▶ _Do this_
Restate the complete material exactly.

━━━

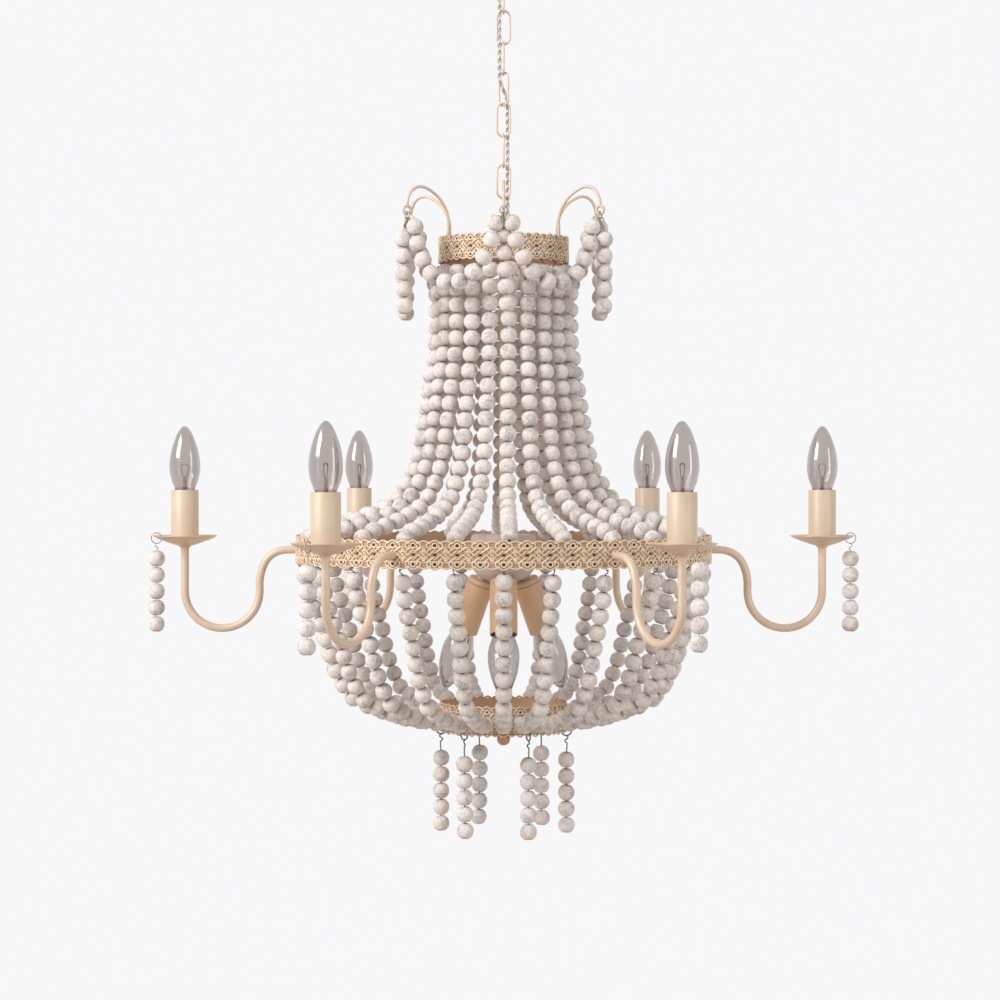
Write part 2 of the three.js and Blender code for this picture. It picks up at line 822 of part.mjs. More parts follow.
// Candle tube closed at its foot, with the lampholder in it. Its foot is at the origin.
function makeSleeve(name, parent) {
  const holderTop = sleeveLength - holderDepth;
  const inner = sleeveRadius - sleeveWall;
  const outline = [
    [0, 0],
    [sleeveRadius, 0],
    [sleeveRadius, -sleeveLength],
    [inner, -sleeveLength],
    [inner, -holderTop],
    [socketRadius, -holderTop],
    [socketRadius, -(holderTop - socketDepth)],
    [0, -(holderTop - socketDepth)],
  ];
  return piece(name, sleevePaint, turnedPiece(outline, candleSides), parent);
}

function makeBulb(name, parent) {
  const foot = sleeveLength - holderDepth - socketDepth + clearance;
  const capRadius = socketRadius - clearance;
  const outline = [
    [0, -foot],
    [capRadius, -foot],
    [capRadius, -(sleeveLength - holderDepth + clearance)],
  ];
  bulbShares.forEach(([out, up]) => {
    outline.push([out * bulbRadius, -(sleeveLength + up * bulbHeight)]);
  });
  return piece(name, glass, turnedPiece(outline, candleSides), parent);
}

// A wire ring with a string of beads under it. The ring's middle is at the origin.
function makeDrop(name, hang, parent) {
  const ring = wireRing(hookRingRadius, hookWireRadius, hookSteps, hookSides);
  const string = beadString(hang - hookRingRadius, dropBeads, dropBeadRadius, hookWireRadius);
  string.translate(0, 0, -hookRingRadius);
  return piece(name, wood, joined([ring, string]), parent);
}

function makeCandles() {
  for (let i = 0; i < candleArms; i++) {
    const number = i + 1;
    const group = turned((fullTurn * i) / candleArms);
    makeCandleArm("candle_arm_" + number, group);
    const lamp = new THREE.Group();
    lamp.position.set(armPanRadius, 0, -(panRimDrop + panFloorDepth - clearance));
    group.add(lamp);
    makeSleeve("candle_sleeve_" + number, lamp);
    makeBulb("candle_bulb_" + number, lamp);
    const fall = makeDrop("arm_drop_" + number, armDropHang, group);
    fall.position.set(armPanRadius + hookPanRadius, 0, -(panRimDrop + hookPanDepth));
  }
}

function makeHub() {
  const bore = stemRadius + clearance;
  const skin = hubShares.map(([out, down]) => [out * hubRadius, hubDrop + down * hubHeight]);
  const outline = [
    [bore, hubDrop],
    ...skin,
    [hubFloorRadius, hubDrop + hubHeight],
    [bore, hubDrop + hubHeight],
    [bore, hubDrop],
  ];
  const parts = [turnedPiece(outline, broadSides)];
  const lampAngles = [];
  for (let i = 0; i < innerLamps; i++) {
    lampAngles.push((fullTurn * (i + innerLampTurnShare)) / innerLamps);
  }
  const tilt = Math.PI - radians(innerLampTiltDegrees);
  lampAngles.forEach((angle) => {
    const nipple = new THREE.CylinderGeometry(nippleRadius, nippleRadius, nippleLength, tubeSides);
    nipple.rotateX(Math.PI / 2).translate(0, 0, -nippleLength / 2 - clearance);
    nipple.rotateY(tilt).translate(innerLampRadius, 0, -innerLampDrop);
    parts.push(nipple.rotateZ(angle));
  });
  piece("hub", paint, joined(parts));

  lampAngles.forEach((angle, i) => {
    const lamp = new THREE.Group();
    lamp.position.set(innerLampRadius, 0, -innerLampDrop);
    lamp.rotation.y = tilt;
    turned(angle).add(lamp);
    makeSleeve("inner_sleeve_" + (i + 1), lamp);
    makeBulb("inner_bulb_" + (i + 1), lamp);
  });
}

function makeBottomDrops() {
  for (let i = 0; i < bottomDrops; i++) {
    const group = turned(radians(bottomDropTurnDegrees) + (fullTurn * i) / bottomDrops);
    const fall = makeDrop("bottom_drop_" + (i + 1), bottomDropHang, group);
    fall.position.set(bottomRingRadius, 0, -bottomHookDrop);
  }
}

makeCeiling();
makeChain();
makeFlex();
makeStem();
makeCrown();
makeGarland();
makeBell();
makeMainRing();
makeHub();
makeCandles();
makeBasket();
makeBottomRing();
makeBottomDrops();

export default chandelier;
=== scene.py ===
from math import atan2, copysign, cos, hypot, pi, radians, sin

import bmesh
import bpy
from bpy.props import FloatProperty, FloatVectorProperty, IntProperty, PointerProperty
from mathutils import Matrix, Vector


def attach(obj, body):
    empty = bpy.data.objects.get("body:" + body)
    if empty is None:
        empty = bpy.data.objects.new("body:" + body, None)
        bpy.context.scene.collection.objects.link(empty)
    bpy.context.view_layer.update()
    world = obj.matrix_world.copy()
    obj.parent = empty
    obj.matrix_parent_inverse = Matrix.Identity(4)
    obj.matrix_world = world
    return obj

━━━

▶ _Full solution_
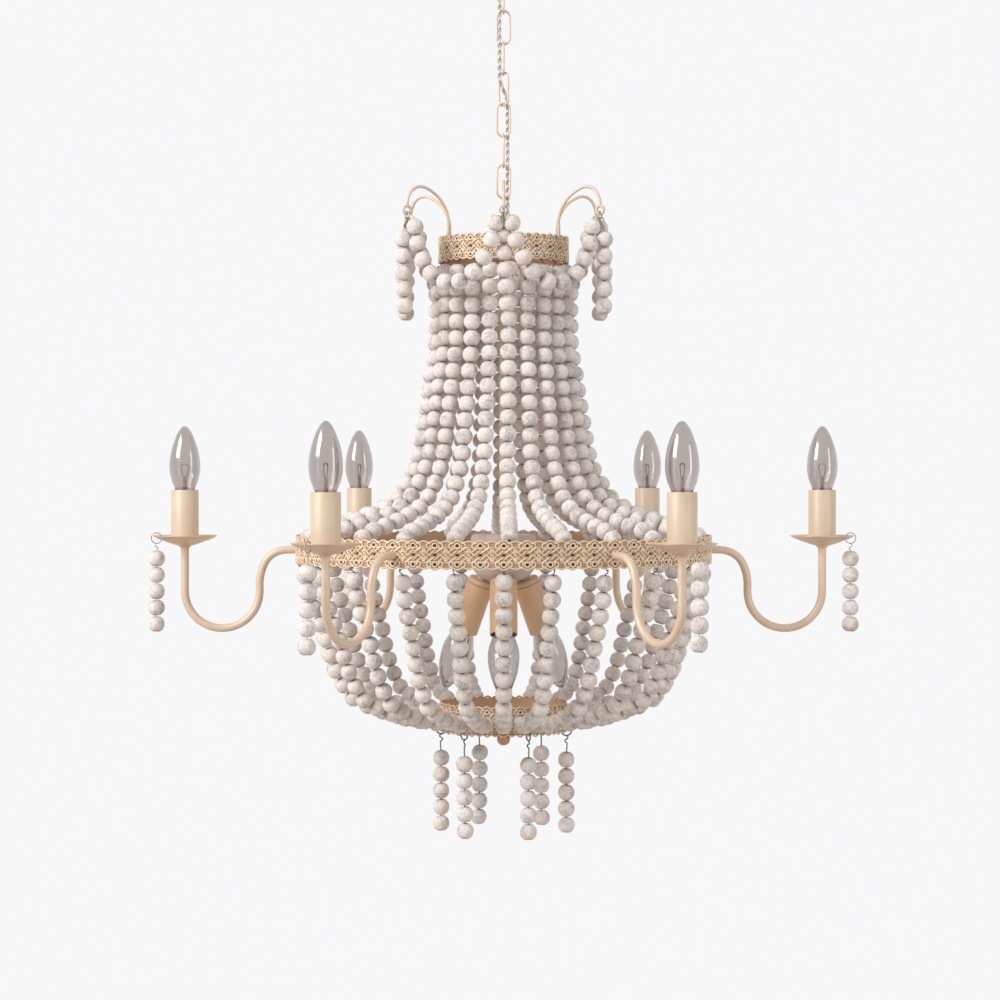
Write part 2 of the three.js and Blender code for this picture. It picks up at line 822 of part.mjs. More parts follow.
// Candle tube closed at its foot, with the lampholder in it. Its foot is at the origin.
function makeSleeve(name, parent) {
  const holderTop = sleeveLength - holderDepth;
  const inner = sleeveRadius - sleeveWall;
  const outline = [
    [0, 0],
    [sleeveRadius, 0],
    [sleeveRadius, -sleeveLength],
    [inner, -sleeveLength],
    [inner, -holderTop],
    [socketRadius, -holderTop],
    [socketRadius, -(holderTop - socketDepth)],
    [0, -(holderTop - socketDepth)],
  ];
  return piece(name, sleevePaint, turnedPiece(outline, candleSides), parent);
}

function makeBulb(name, parent) {
  const foot = sleeveLength - holderDepth - socketDepth + clearance;
  const capRadius = socketRadius - clearance;
  const outline = [
    [0, -foot],
    [capRadius, -foot],
    [capRadius, -(sleeveLength - holderDepth + clearance)],
  ];
  bulbShares.forEach(([out, up]) => {
    outline.push([out * bulbRadius, -(sleeveLength + up * bulbHeight)]);
  });
  return piece(name, glass, turnedPiece(outline, candleSides), parent);
}

// A wire ring with a string of beads under it. The ring's middle is at the origin.
function makeDrop(name, hang, parent) {
  const ring = wireRing(hookRingRadius, hookWireRadius, hookSteps, hookSides);
  const string = beadString(hang - hookRingRadius, dropBeads, dropBeadRadius, hookWireRadius);
  string.translate(0, 0, -hookRingRadius);
  return piece(name, wood, joined([ring, string]), parent);
}

function makeCandles() {
  for (let i = 0; i < candleArms; i++) {
    const number = i + 1;
    const group = turned((fullTurn * i) / candleArms);
    makeCandleArm("candle_arm_" + number, group);
    const lamp = new THREE.Group();
    lamp.position.set(armPanRadius, 0, -(panRimDrop + panFloorDepth - clearance));
    group.add(lamp);
    makeSleeve("candle_sleeve_" + number, lamp);
    makeBulb("candle_bulb_" + number, lamp);
    const fall = makeDrop("arm_drop_" + number, armDropHang, group);
    fall.position.set(armPanRadius + hookPanRadius, 0, -(panRimDrop + hookPanDepth));
  }
}

function makeHub() {
  const bore = stemRadius + clearance;
  const skin = hubShares.map(([out, down]) => [out * hubRadius, hubDrop + down * hubHeight]);
  const outline = [
    [bore, hubDrop],
    ...skin,
    [hubFloorRadius, hubDrop + hubHeight],
    [bore, hubDrop + hubHeight],
    [bore, hubDrop],
  ];
  const parts = [turnedPiece(outline, broadSides)];
  const lampAngles = [];
  for (let i = 0; i < innerLamps; i++) {
    lampAngles.push((fullTurn * (i + innerLampTurnShare)) / innerLamps);
  }
  const tilt = Math.PI - radians(innerLampTiltDegrees);
  lampAngles.forEach((angle) => {
    const nipple = new THREE.CylinderGeometry(nippleRadius, nippleRadius, nippleLength, tubeSides);
    nipple.rotateX(Math.PI / 2).translate(0, 0, -nippleLength / 2 - clearance);
    nipple.rotateY(tilt).translate(innerLampRadius, 0, -innerLampDrop);
    parts.push(nipple.rotateZ(angle));
  });
  piece("hub", paint, joined(parts));

  lampAngles.forEach((angle, i) => {
    const lamp = new THREE.Group();
    lamp.position.set(innerLampRadius, 0, -innerLampDrop);
    lamp.rotation.y = tilt;
    turned(angle).add(lamp);
    makeSleeve("inner_sleeve_" + (i + 1), lamp);
    makeBulb("inner_bulb_" + (i + 1), lamp);
  });
}

function makeBottomDrops() {
  for (let i = 0; i < bottomDrops; i++) {
    const group = turned(radians(bottomDropTurnDegrees) + (fullTurn * i) / bottomDrops);
    const fall = makeDrop("bottom_drop_" + (i + 1), bottomDropHang, group);
    fall.position.set(bottomRingRadius, 0, -bottomHookDrop);
  }
}

makeCeiling();
makeChain();
makeFlex();
makeStem();
makeCrown();
makeGarland();
makeBell();
makeMainRing();
makeHub();
makeCandles();
makeBasket();
makeBottomRing();
makeBottomDrops();

export default chandelier;
=== scene.py ===
from math import atan2, copysign, cos, hypot, pi, radians, sin

import bmesh
import bpy
from bpy.props import FloatProperty, FloatVectorProperty, IntProperty, PointerProperty
from mathutils import Matrix, Vector


def attach(obj, body):
    empty = bpy.data.objects.get("body:" + body)
    if empty is None:
        empty = bpy.data.objects.new("body:" + body, None)
        bpy.context.scene.collection.objects.link(empty)
    bpy.context.view_layer.update()
    world = obj.matrix_world.copy()
    obj.parent = empty
    obj.matrix_parent_inverse = Matrix.Identity(4)
    obj.matrix_world = world
    return obj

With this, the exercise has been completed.